== Do this ==
Look through the data below and extract, unchanged, the lines from the one that contains "front_chassis();" to the one that contains "before = set(bpy.data.objects)", both included.
________________________________________
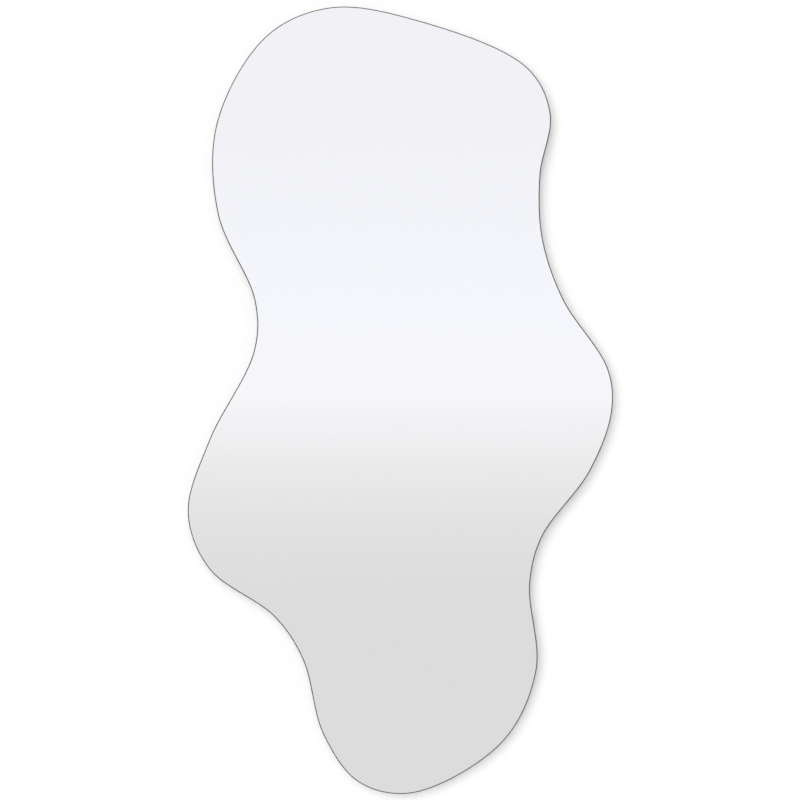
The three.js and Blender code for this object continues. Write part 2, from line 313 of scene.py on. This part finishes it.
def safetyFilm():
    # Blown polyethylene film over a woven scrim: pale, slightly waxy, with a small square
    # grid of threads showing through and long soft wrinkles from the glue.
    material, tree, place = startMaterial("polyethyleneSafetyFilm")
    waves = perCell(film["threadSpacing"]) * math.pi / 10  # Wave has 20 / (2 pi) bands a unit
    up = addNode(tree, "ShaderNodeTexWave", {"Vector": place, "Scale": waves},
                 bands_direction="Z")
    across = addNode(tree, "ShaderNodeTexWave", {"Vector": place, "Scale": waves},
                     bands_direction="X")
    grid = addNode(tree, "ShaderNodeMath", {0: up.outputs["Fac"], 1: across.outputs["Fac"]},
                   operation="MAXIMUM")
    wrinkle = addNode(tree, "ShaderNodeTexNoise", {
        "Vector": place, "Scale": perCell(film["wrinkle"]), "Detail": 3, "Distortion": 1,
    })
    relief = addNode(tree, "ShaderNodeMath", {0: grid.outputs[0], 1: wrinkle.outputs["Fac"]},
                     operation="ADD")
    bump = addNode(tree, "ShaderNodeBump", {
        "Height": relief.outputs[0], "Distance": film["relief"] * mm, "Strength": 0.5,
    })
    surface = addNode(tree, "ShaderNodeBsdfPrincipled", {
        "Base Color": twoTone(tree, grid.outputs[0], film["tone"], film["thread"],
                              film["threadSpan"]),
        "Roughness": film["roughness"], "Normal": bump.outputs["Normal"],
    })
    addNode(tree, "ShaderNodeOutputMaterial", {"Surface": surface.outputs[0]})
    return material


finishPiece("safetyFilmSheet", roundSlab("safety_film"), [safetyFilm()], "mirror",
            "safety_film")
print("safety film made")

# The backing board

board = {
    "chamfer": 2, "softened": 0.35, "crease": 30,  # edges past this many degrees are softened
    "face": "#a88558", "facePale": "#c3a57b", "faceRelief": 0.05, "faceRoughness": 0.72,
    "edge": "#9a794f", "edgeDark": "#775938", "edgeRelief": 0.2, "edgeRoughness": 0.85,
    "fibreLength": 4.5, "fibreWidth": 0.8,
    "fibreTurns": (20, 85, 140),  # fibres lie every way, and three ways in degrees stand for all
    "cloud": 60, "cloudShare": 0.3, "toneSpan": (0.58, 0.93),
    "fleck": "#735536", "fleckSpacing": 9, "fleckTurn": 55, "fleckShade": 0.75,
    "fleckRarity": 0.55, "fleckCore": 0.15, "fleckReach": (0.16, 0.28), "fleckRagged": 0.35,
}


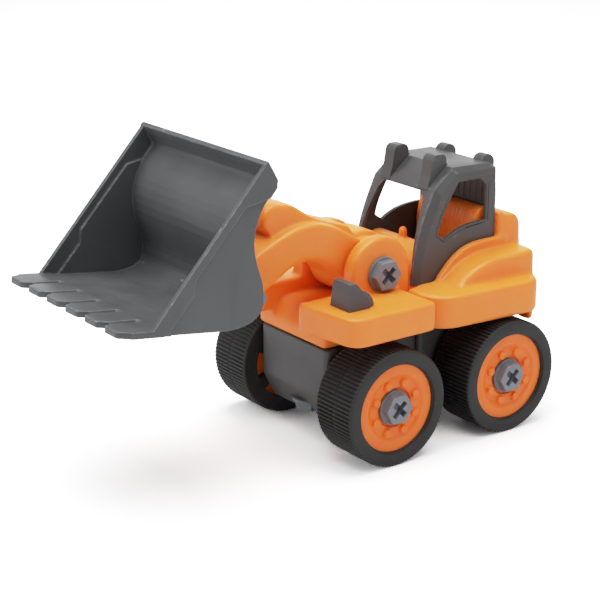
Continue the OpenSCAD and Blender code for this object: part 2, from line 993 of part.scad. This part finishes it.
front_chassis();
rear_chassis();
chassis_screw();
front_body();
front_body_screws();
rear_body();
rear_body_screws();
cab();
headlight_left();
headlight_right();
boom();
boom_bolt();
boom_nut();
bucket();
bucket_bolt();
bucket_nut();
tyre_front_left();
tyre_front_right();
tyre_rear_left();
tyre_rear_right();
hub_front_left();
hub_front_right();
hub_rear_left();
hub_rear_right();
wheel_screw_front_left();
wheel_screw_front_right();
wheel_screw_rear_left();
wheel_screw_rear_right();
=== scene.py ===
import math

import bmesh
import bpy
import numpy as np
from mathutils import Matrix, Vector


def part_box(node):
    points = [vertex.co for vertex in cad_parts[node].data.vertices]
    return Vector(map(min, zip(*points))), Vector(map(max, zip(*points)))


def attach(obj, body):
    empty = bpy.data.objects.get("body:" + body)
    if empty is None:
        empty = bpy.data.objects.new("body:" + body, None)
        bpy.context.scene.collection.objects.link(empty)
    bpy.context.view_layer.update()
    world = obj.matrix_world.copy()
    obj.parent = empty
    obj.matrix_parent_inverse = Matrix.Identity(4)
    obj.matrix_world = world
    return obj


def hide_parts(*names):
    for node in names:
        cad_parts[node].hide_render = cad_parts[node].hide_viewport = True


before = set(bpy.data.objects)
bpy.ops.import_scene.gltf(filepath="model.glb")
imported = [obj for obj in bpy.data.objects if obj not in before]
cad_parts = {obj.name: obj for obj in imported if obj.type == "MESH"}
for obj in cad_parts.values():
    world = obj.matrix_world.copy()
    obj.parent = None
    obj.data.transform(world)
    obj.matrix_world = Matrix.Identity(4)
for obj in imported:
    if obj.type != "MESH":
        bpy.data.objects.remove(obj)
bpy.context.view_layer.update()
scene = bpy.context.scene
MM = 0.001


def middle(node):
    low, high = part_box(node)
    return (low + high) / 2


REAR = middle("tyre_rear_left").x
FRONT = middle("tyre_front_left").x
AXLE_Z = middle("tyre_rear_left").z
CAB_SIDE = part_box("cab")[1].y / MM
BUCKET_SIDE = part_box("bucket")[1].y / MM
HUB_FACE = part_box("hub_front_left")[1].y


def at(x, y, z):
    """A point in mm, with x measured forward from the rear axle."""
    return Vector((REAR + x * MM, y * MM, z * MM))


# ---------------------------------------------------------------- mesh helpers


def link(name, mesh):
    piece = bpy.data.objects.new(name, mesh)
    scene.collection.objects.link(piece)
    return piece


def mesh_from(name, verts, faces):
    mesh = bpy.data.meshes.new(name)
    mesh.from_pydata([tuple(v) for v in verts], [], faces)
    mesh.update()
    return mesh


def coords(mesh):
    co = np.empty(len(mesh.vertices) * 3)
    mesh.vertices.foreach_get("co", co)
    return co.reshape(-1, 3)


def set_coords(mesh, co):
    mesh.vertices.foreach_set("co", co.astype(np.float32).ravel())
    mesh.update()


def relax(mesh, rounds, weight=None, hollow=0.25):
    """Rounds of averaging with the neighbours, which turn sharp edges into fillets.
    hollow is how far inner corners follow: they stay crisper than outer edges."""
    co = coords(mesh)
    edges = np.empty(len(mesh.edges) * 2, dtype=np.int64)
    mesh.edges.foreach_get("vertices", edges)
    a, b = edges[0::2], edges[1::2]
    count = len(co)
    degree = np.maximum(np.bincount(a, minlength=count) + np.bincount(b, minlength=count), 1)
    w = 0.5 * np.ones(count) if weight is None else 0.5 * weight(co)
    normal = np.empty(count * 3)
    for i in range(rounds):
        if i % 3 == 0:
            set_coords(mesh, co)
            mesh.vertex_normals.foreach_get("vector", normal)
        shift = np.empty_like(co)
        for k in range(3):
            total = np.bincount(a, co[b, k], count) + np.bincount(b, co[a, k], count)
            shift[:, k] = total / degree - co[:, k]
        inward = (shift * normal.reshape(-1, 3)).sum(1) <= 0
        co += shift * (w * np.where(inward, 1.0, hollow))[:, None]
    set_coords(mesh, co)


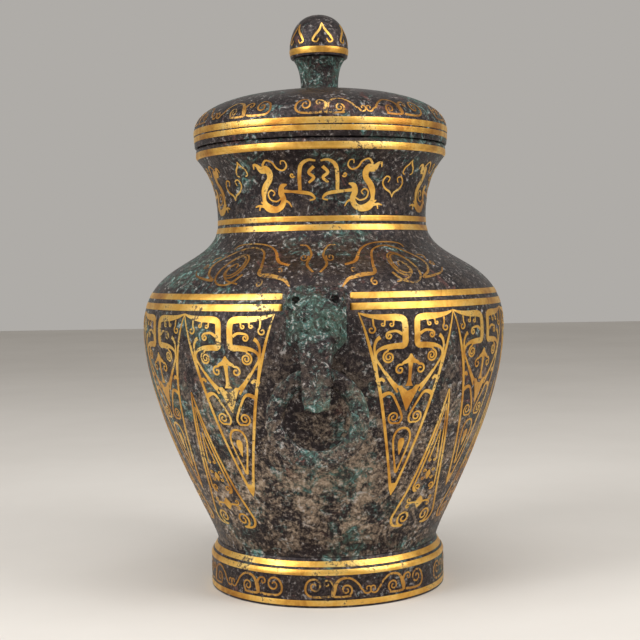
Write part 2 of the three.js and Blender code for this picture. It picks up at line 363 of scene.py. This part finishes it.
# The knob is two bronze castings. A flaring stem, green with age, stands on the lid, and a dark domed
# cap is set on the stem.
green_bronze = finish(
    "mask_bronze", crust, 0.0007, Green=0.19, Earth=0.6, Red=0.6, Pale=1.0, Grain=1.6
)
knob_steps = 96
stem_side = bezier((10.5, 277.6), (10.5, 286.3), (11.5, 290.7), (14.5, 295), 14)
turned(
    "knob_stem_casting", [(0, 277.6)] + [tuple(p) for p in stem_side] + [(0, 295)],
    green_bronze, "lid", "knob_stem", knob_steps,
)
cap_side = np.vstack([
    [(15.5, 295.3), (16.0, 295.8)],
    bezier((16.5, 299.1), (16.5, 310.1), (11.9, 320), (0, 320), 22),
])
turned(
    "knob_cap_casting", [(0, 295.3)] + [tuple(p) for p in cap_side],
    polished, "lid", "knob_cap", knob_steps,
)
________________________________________
== Correct output ==
front_chassis();
rear_chassis();
chassis_screw();
front_body();
front_body_screws();
rear_body();
rear_body_screws();
cab();
headlight_left();
headlight_right();
boom();
boom_bolt();
boom_nut();
bucket();
bucket_bolt();
bucket_nut();
tyre_front_left();
tyre_front_right();
tyre_rear_left();
tyre_rear_right();
hub_front_left();
hub_front_right();
hub_rear_left();
hub_rear_right();
wheel_screw_front_left();
wheel_screw_front_right();
wheel_screw_rear_left();
wheel_screw_rear_right();
=== scene.py ===
import math

import bmesh
import bpy
import numpy as np
from mathutils import Matrix, Vector


def part_box(node):
    points = [vertex.co for vertex in cad_parts[node].data.vertices]
    return Vector(map(min, zip(*points))), Vector(map(max, zip(*points)))


def attach(obj, body):
    empty = bpy.data.objects.get("body:" + body)
    if empty is None:
        empty = bpy.data.objects.new("body:" + body, None)
        bpy.context.scene.collection.objects.link(empty)
    bpy.context.view_layer.update()
    world = obj.matrix_world.copy()
    obj.parent = empty
    obj.matrix_parent_inverse = Matrix.Identity(4)
    obj.matrix_world = world
    return obj


def hide_parts(*names):
    for node in names:
        cad_parts[node].hide_render = cad_parts[node].hide_viewport = True


before = set(bpy.data.objects)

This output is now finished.